DR of Congo: clock is ticking on political transition goals, UN Mission chief says

William Lacy Swing
The United Nations and its peacekeeping mission in the Democratic Republic of Congo (DRC) have nine months to accomplish crucial objectives in the country’s political transition – organizing credible elections, maintaining peace and security and addressing the devastation wrought by war, senior UN envoy William Lacy Swing said today.

“Our biggest challenge is that of time,” he told a news conference at UN Headquarters in New York as he reviewed the recent work of the UN Organization Mission in the DRC (MONUC), established in November 1999.

“That, I think, is really what lies before us: whether we and the international community in the Congo, working together, can ensure that the remaining nine months of the transition are sufficient to accomplish these objectives overall to arrive at conditions of stability and legitimacy before the end of the transition on 30 June 2006,” the Special Representative of the Secretary-General said.

Saying he was explaining, not complaining, he responded to persistent questions about the likelihood that the Security Council would increase the 16,900-strong MONUC force by saying: “The province of Kinshasa is about the size of Kosovo, where we had 46,000 troops.

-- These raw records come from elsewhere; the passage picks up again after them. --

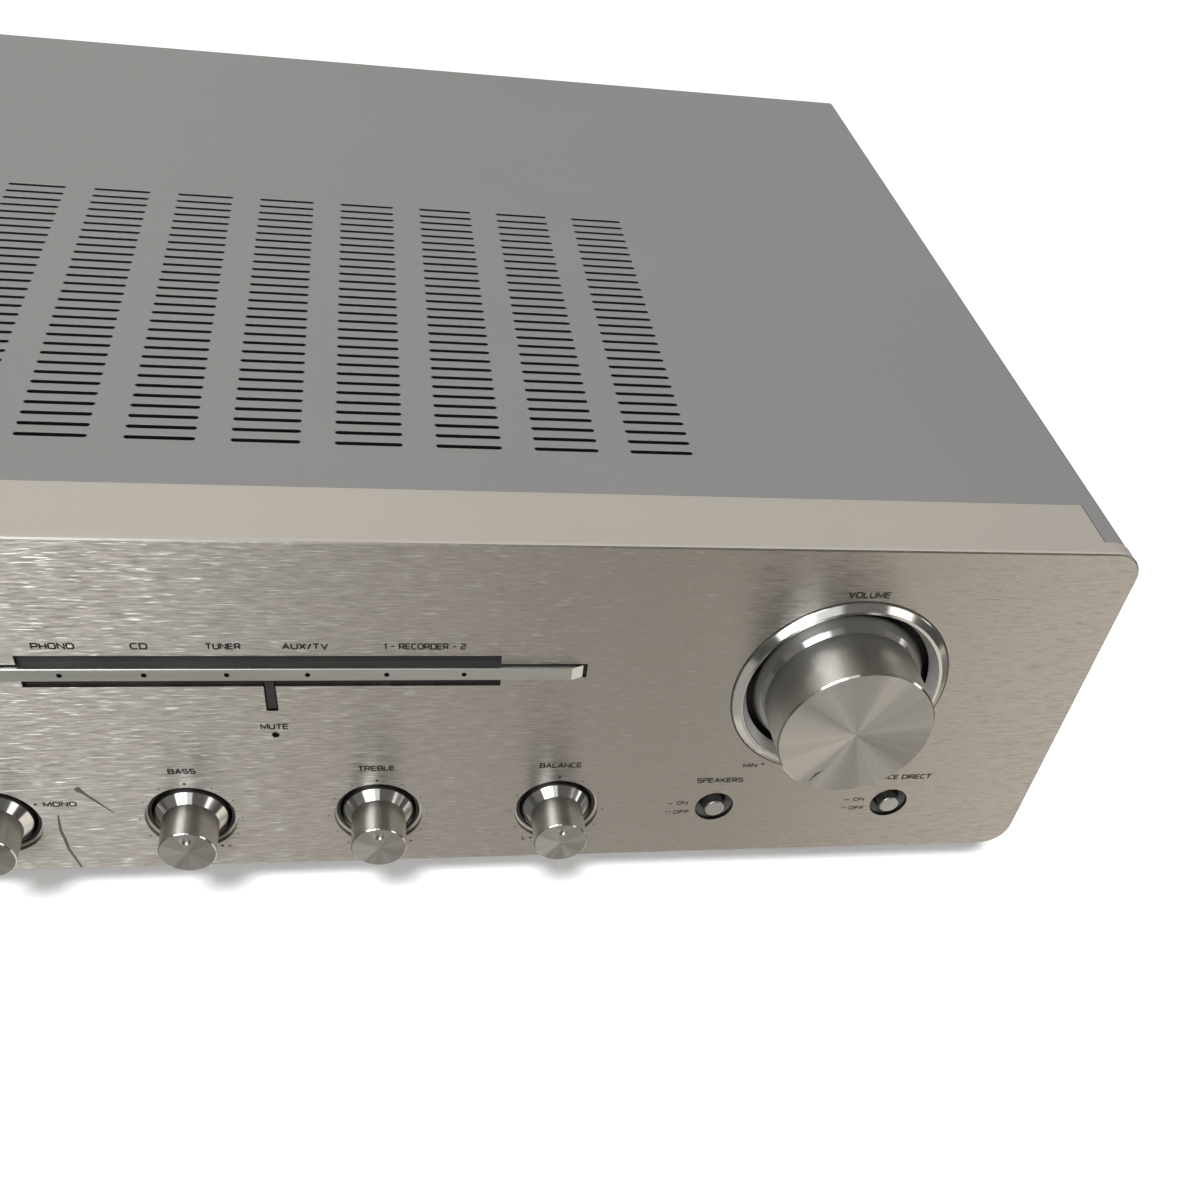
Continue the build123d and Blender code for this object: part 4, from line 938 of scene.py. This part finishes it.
def add_floor():
    """Wide pale floor under the feet; metals reflect the room instead of it."""
    half = FLOOR_HALF
    corners = [(-half, -half, 0), (half, -half, 0), (half, half, 0), (-half, half, 0)]
    mesh = bpy.data.meshes.new("floor")
    mesh.from_pydata(corners, [], [(0, 1, 2, 3)])
    floor = bpy.data.objects.new("floor", mesh)
    bpy.context.scene.collection.objects.link(floor)
    floor.visible_glossy = False
    look = Surface("floor_paper", emission_strength=FLOOR_GLOW)
    look.put("Base Color", look.shade((0.93, 0.93, 0.93), look.noise((6, 6, 6)), 0.01))
    look.put("Emission Color", (1.0, 1.0, 1.0))
    look.put("Roughness", 0.9)
    mesh.materials.append(look.material)


SUN_DIRECTION = (0.16, 0.56, -1.0)
SUN_STRENGTH = 3.3
SUN_WIDTH = 14.0             # degrees


def add_sun():
    """A broad light from the front and above, which metals don't reflect."""
    data = bpy.data.lights.new("sky_light", "SUN")
    data.energy = SUN_STRENGTH
    data.angle = math.radians(SUN_WIDTH)
    lamp = bpy.data.objects.new("sky_light", data)
    bpy.context.scene.collection.objects.link(lamp)
    lamp.rotation_mode = "QUATERNION"
    lamp.rotation_quaternion = Vector(SUN_DIRECTION).to_track_quat("-Z", "Y")
    lamp.visible_glossy = False


# The room as the metal reflects it: bearing from straight out of the panel, towards its right,
# and height above the horizon, both in degrees, with the softness of the edges and a colour
ROOM_BASE = (0.20, 0.19, 0.18)
BACKDROP = (0.93, 0.93, 0.93)      # what the camera sees behind the floor
ROOM = (
    ((-181, 181), (-110, -14), 6, (0.20, 0.19, 0.175)),     # table top
    ((-181, 181), (-130, -48), 24, (0.86, 0.81, 0.75)),     # table close to the panel
    ((-2, 17), (-64, -37), 10, (0.60, 0.56, 0.52)),         # paler patch of it in the middle
    ((-52, -30), (-60, -14), 8, (0.46, 0.45, 0.42)),        # table on the left
    ((-130, -54), (-105, -5), 8, (0.16, 0.165, 0.155)),     # dark far left
    ((21, 75), (-58, -14), 8, (0.62, 0.58, 0.53)),          # table on the right
    ((30, 75), (-100, -14), 6, (1.05, 0.99, 0.89)),         # its lightest part
    ((-120, 120), (-14, 6), 4, (0.09, 0.09, 0.085)),        # dim lower wall
    ((-120, 120), (32, 100), 6, (0.14, 0.135, 0.125)),      # dim ceiling in front
    ((-31, -12), (6, 27), 3, (8.6, 8.7, 8.7)),              # window
    ((-12, 7), (8, 27), 3, (1.0, 1.02, 0.97)),              # curtained part of the window
    ((-45, -12), (28, 48), 3, (4.8, 4.9, 5.0)),             # upper window
    ((-12, 6), (28, 50), 3, (1.1, 1.1, 1.07)),              # curtained part of the upper window
    ((-24, -21), (0, 60), 1, (0.8, 0.8, 0.8)),              # a bar between the panes
    ((-37, -35), (0, 60), 1, (0.8, 0.8, 0.8)),              # another one
    ((38, 52), (8, 24), 3, (2.6, 2.55, 2.35)),              # far window
    ((66, 78), (4, 14), 3, (2.4, 2.4, 2.3)),                # farther window
    ((-181, -120), (4, 70), 15, (0.54, 0.53, 0.51)),        # lighter wall behind, on the left
    ((150, 181), (4, 70), 15, (0.28, 0.275, 0.265)),        # the same wall, straight behind
    ((95, 145), (4, 70), 15, (0.14, 0.135, 0.13)),          # darker wall behind, on the right
)


def add_world():
    """The room as light and reflections see it, and a plain backdrop for the camera."""
    world = bpy.data.worlds.new("room")
    bpy.context.scene.world = world
    world.use_nodes = True
    look = Graph(world.node_tree, "Generated")
    x, y, z = look.axes()
    bearing = look.math("DEGREES", look.math("ARCTAN2", x, look.math("MULTIPLY", y, -1.0)))
    height = look.math("DEGREES", look.math("ARCSINE", z))
    colour = ROOM_BASE
    for bearings, heights, soft, patch in ROOM:
        across = between(look, bearing, bearings, soft)
        upright = between(look, height, heights, soft)
        colour = look.mix(look.math("MULTIPLY", across, upright), colour, patch)
    seen = look.add("ShaderNodeLightPath").outputs["Is Camera Ray"]
    look.join(world.node_tree.nodes["Background"].inputs["Color"], look.mix(seen, colour, BACKDROP))


def build_stage():
    """Camera, floor, light and room."""
    add_camera()
    add_floor()
    add_world()
    add_sun()
    bpy.context.scene.view_settings.view_transform = "Standard"


dress_frame()
print_panel()
print_ring_shadows()
print_scratches()
print_rear()
build_stage()
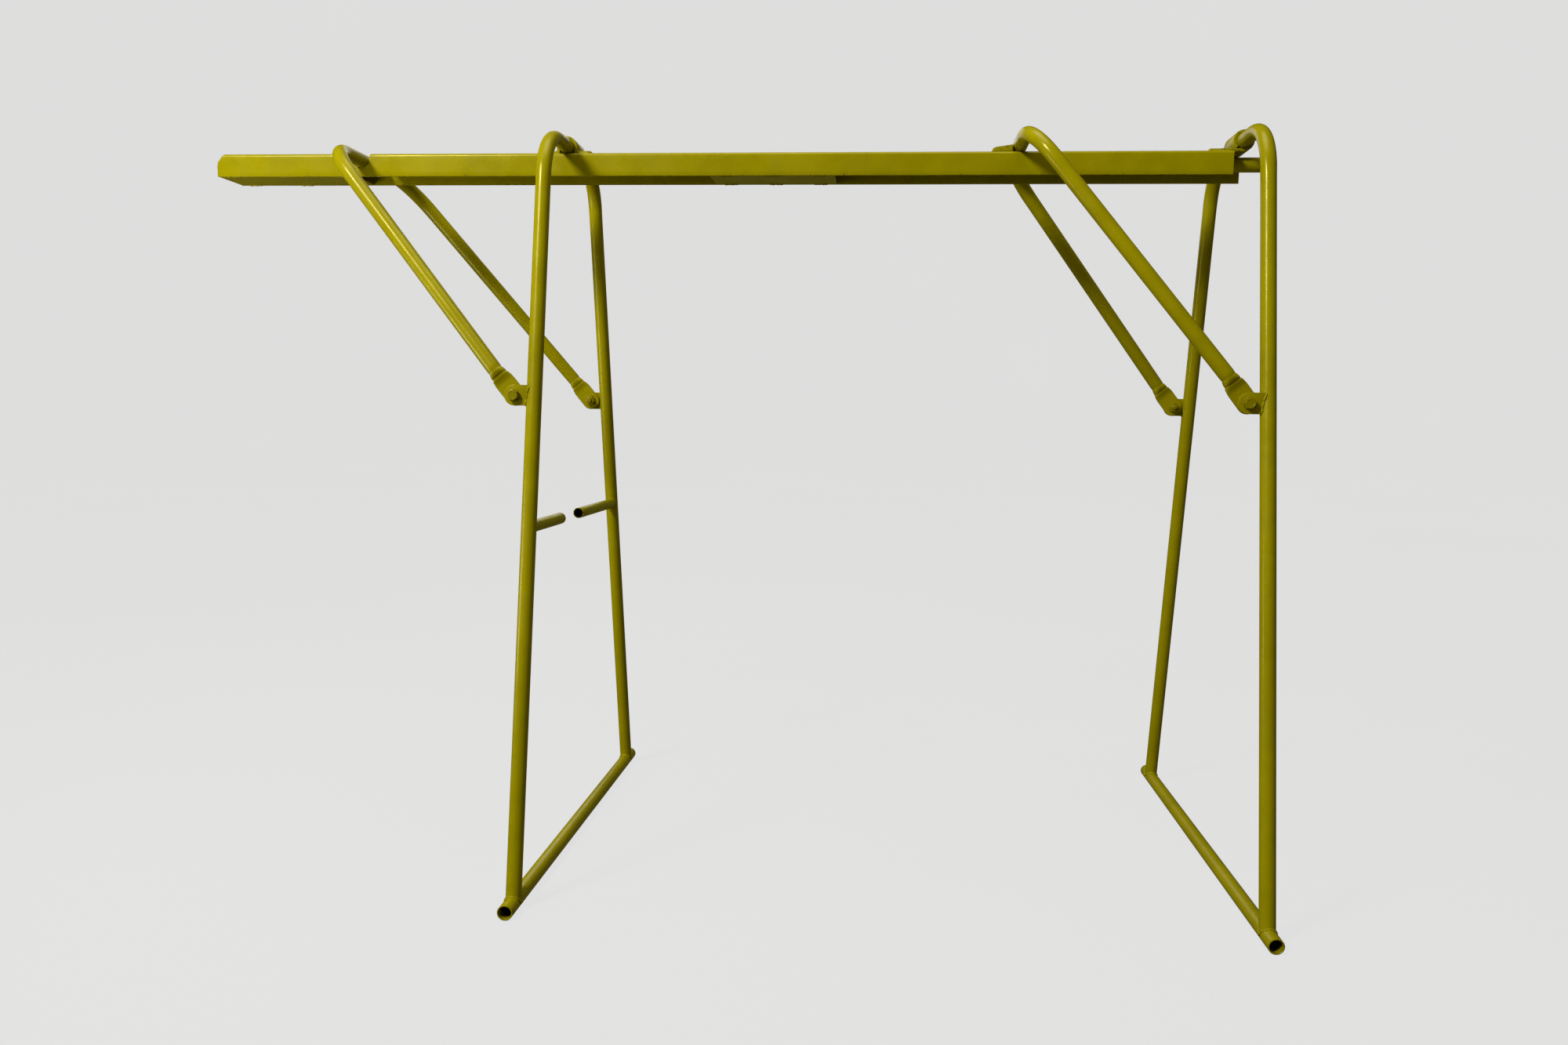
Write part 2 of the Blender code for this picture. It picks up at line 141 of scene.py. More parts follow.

Ituri district, where we have 4,800 troops, is the size of Sierra Leone, which had 17,500 troops.”

In addition, DRC is five times larger than Côte d’Ivoire, Burundi, Liberia and Sierra Leone put together, with twice the population, Mr. Swing pointed out.

The Security Council has authorized a force of 7,090 for Cote d’Ivoire, 5,650 for Burundi and 15,000 for Liberia.

With MONUC stationing 80 per cent of its forces in the troubled eastern DRC, Mr. Swing said it had created the first-ever UN divisional headquarters in Kisangani, bringing the peacekeepers two hours closer to the conflict areas of Ituri and the Kivus. Meanwhile, though, the rest of the vast country – Equateur province, which is larger than France, Bandundu, the Kasais, Bas-Congo and Kinshasa – has three UN battalions, he said.

“I work with what I am given and we try to make the adjustments that we need to make,” he said.